Whites - which typically undergo malolactic fermentation - have more flesh than you might expect. Meyers and Roberts now insist on using indigenous yeasts (a choice they adopted from John Kongsgaard) and minimizing sulfur dioxide during crush and fermentation.
In addition to Gamay Noir, their 2012 vintage will bring additions, including more Trousseau, skin-fermented Ribolla Gialla, Pinot Noir from the Coastlands vineyard near the Sonoma Coast and the Legan vineyard outside Santa Cruz, and a 12.7 percent alcohol Zinfandel from Lodi's Kirschenmann vineyard.
Wines are available by mailing list and from some local retailers. Current and future highlights include:
2010 Clary Ranch Sonoma Coast Syrah ($40, 12.2% alcohol): The Arnot-Roberts calling card. A full, intensely savory range of pepper spice, green olive and mineral. The 2011 North Coast Syrah ($38, 12.9%) is a bit warmer and mellower.
2011 Peter Martin Ray Vineyard Santa Cruz Mountains Pinot Noir ($60, 12.2%): From a late-'70s planting in a historic Saratoga site, it brims with iris, bayberry and great perfume.

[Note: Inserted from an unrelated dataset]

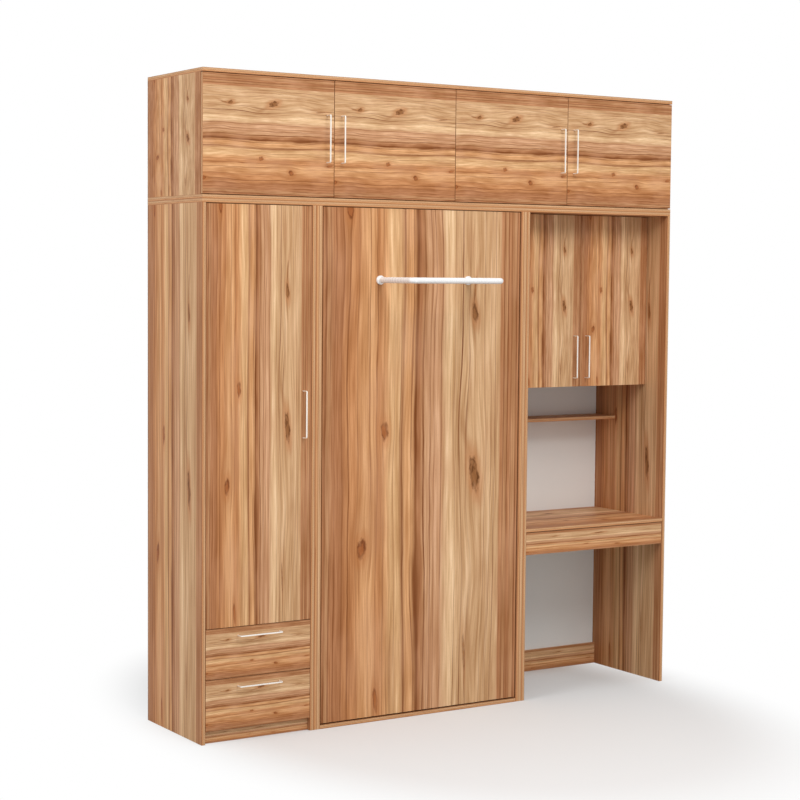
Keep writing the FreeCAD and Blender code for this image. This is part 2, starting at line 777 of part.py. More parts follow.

2011 Arnot-Roberts Santa Cruz Mountains Chardonnay ($33, 12.7%): Another old-vine discovery from the Trout Gulch site near Aptos, on pure loam. Tangy and precise, with green apple but a depth of texture that signals that area's potential. Possibly their best Chardonnay.
2011 Compagni-Portis Old Vine White ($30, 13.5%): A field blend of Gewurztraminer, Sylvaner and a range of historic white grapes from a 1954 vineyard. Balancing a chlorophyll-like herbal side with anise, chestnut and pear flesh.